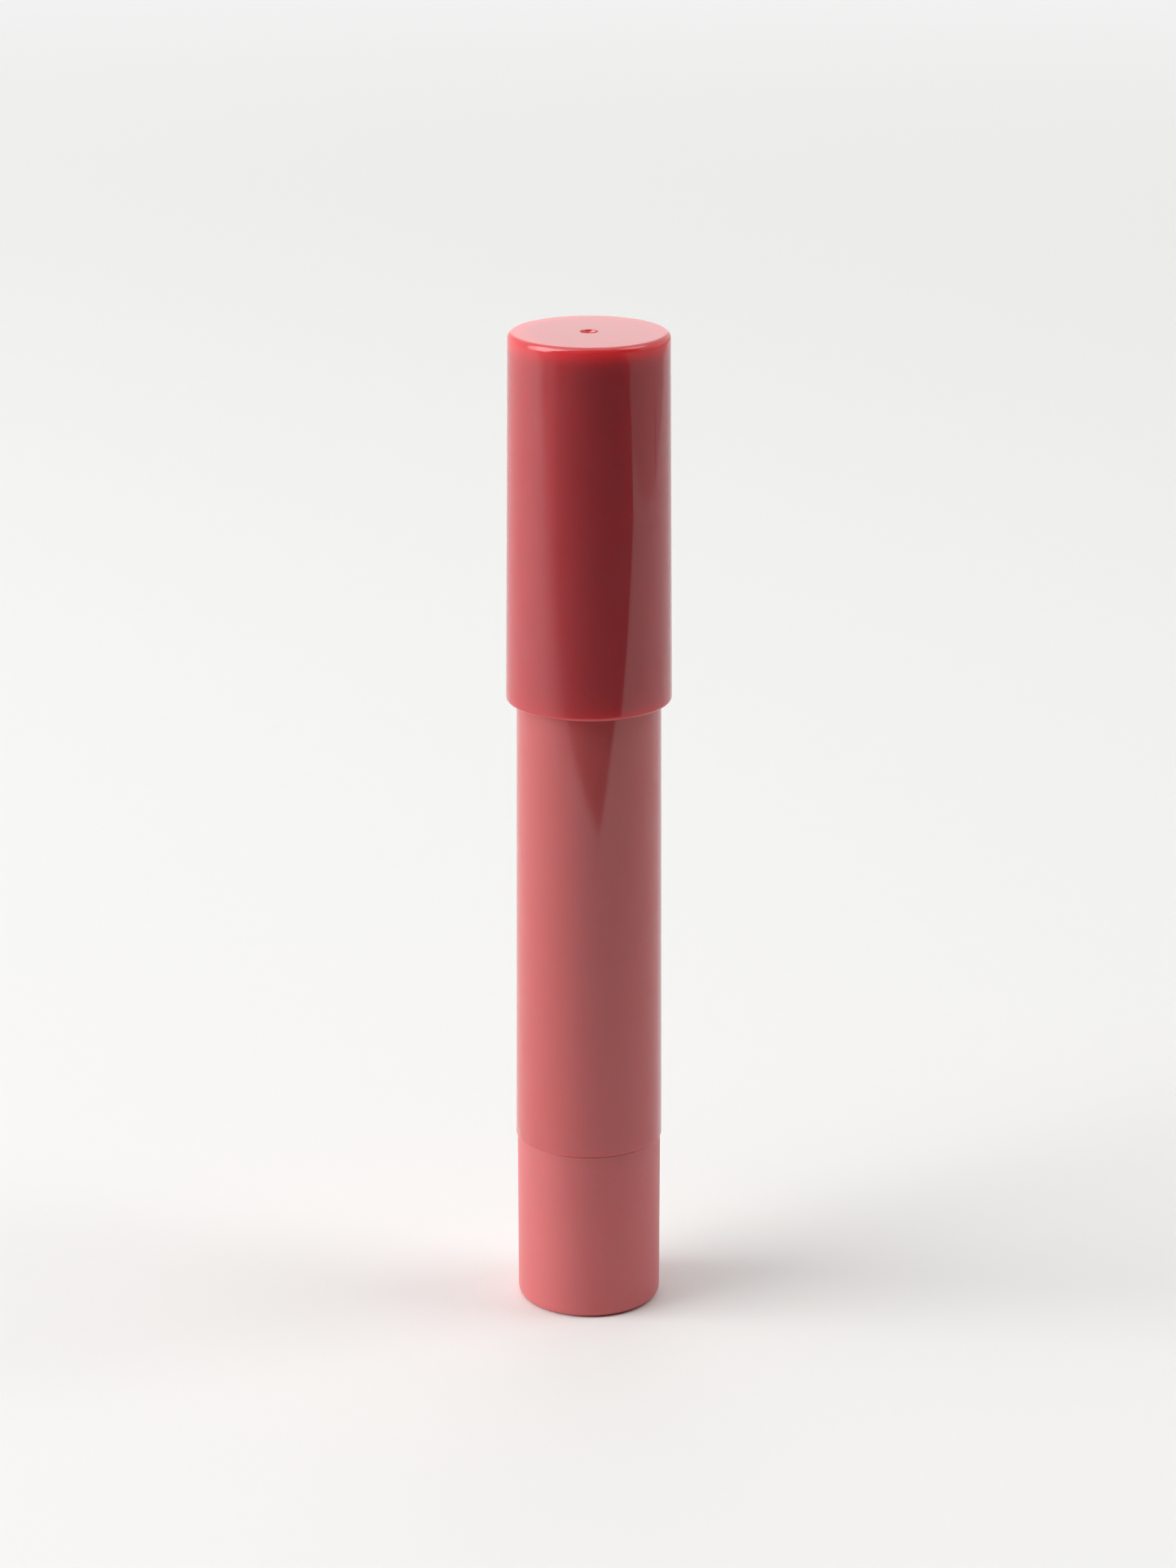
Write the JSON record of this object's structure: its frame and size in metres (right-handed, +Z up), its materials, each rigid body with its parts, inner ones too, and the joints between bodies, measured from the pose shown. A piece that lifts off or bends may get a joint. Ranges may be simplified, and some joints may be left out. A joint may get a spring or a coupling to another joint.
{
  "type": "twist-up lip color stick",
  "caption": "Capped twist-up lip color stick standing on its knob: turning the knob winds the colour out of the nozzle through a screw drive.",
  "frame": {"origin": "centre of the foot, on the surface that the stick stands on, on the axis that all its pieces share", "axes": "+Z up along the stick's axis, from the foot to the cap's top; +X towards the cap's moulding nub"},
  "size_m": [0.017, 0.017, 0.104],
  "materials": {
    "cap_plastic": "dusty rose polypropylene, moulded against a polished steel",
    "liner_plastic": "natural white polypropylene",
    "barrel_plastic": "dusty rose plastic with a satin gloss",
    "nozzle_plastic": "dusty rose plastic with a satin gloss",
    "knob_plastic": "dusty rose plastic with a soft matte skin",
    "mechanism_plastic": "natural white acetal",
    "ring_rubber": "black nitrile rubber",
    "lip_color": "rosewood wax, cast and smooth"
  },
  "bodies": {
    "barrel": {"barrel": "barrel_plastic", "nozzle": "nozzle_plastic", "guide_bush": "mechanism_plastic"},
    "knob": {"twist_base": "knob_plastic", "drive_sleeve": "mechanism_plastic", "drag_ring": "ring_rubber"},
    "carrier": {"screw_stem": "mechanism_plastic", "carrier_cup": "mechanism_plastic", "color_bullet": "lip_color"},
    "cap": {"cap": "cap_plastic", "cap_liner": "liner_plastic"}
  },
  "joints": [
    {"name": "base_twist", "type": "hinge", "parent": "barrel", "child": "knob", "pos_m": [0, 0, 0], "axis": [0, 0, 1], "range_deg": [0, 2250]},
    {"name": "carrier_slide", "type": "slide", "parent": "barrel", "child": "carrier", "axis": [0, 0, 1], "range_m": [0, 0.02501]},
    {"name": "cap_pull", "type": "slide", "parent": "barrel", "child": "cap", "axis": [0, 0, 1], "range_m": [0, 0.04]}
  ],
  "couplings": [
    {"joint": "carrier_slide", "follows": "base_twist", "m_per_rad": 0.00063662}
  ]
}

### Exercise requirements
Return every line exactly.

### The response
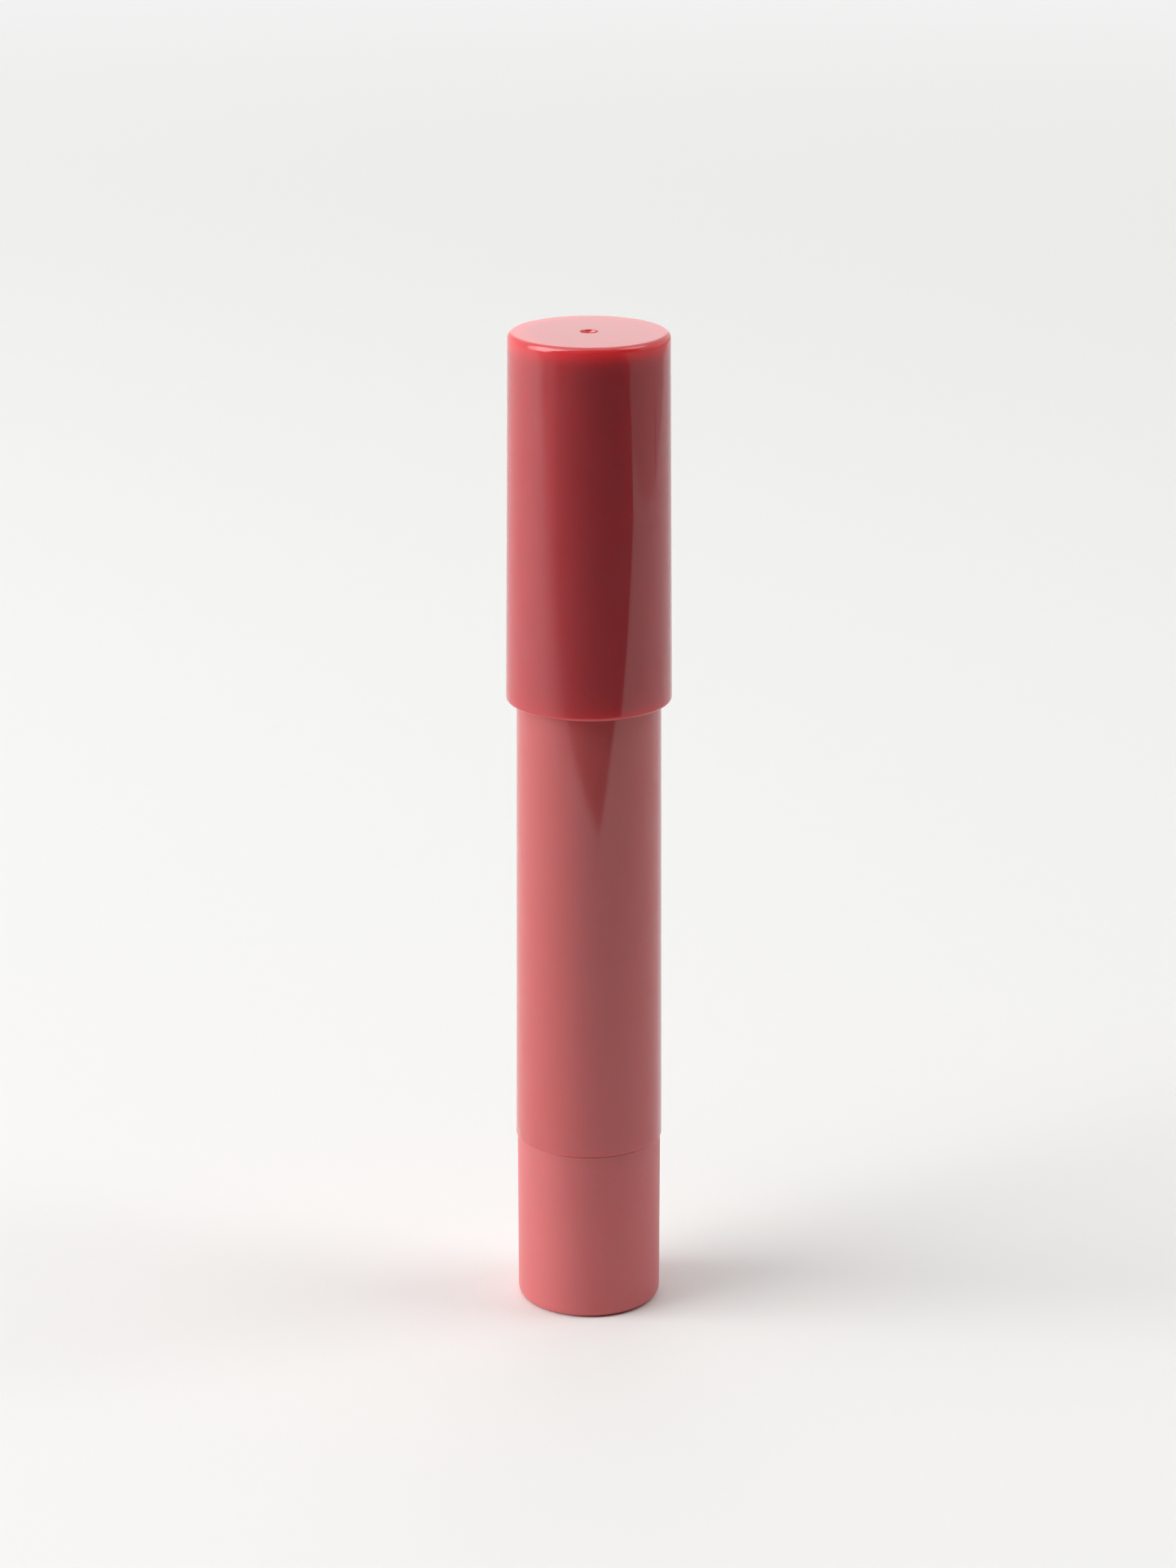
Write the JSON record of this object's structure: its frame and size in metres (right-handed, +Z up), its materials, each rigid body with its parts, inner ones too, and the joints between bodies, measured from the pose shown. A piece that lifts off or bends may get a joint. Ranges may be simplified, and some joints may be left out. A joint may get a spring or a coupling to another joint.
{
  "type": "twist-up lip color stick",
  "caption": "Capped twist-up lip color stick standing on its knob: turning the knob winds the colour out of the nozzle through a screw drive.",
  "frame": {"origin": "centre of the foot, on the surface that the stick stands on, on the axis that all its pieces share", "axes": "+Z up along the stick's axis, from the foot to the cap's top; +X towards the cap's moulding nub"},
  "size_m": [0.017, 0.017, 0.104],
  "materials": {
    "cap_plastic": "dusty rose polypropylene, moulded against a polished steel",
    "liner_plastic": "natural white polypropylene",
    "barrel_plastic": "dusty rose plastic with a satin gloss",
    "nozzle_plastic": "dusty rose plastic with a satin gloss",
    "knob_plastic": "dusty rose plastic with a soft matte skin",
    "mechanism_plastic": "natural white acetal",
    "ring_rubber": "black nitrile rubber",
    "lip_color": "rosewood wax, cast and smooth"
  },
  "bodies": {
    "barrel": {"barrel": "barrel_plastic", "nozzle": "nozzle_plastic", "guide_bush": "mechanism_plastic"},
    "knob": {"twist_base": "knob_plastic", "drive_sleeve": "mechanism_plastic", "drag_ring": "ring_rubber"},
    "carrier": {"screw_stem": "mechanism_plastic", "carrier_cup": "mechanism_plastic", "color_bullet": "lip_color"},
    "cap": {"cap": "cap_plastic", "cap_liner": "liner_plastic"}
  },
  "joints": [
    {"name": "base_twist", "type": "hinge", "parent": "barrel", "child": "knob", "pos_m": [0, 0, 0], "axis": [0, 0, 1], "range_deg": [0, 2250]},
    {"name": "carrier_slide", "type": "slide", "parent": "barrel", "child": "carrier", "axis": [0, 0, 1], "range_m": [0, 0.02501]},
    {"name": "cap_pull", "type": "slide", "parent": "barrel", "child": "cap", "axis": [0, 0, 1], "range_m": [0, 0.04]}
  ],
  "couplings": [
    {"joint": "carrier_slide", "follows": "base_twist", "m_per_rad": 0.00063662}
  ]
}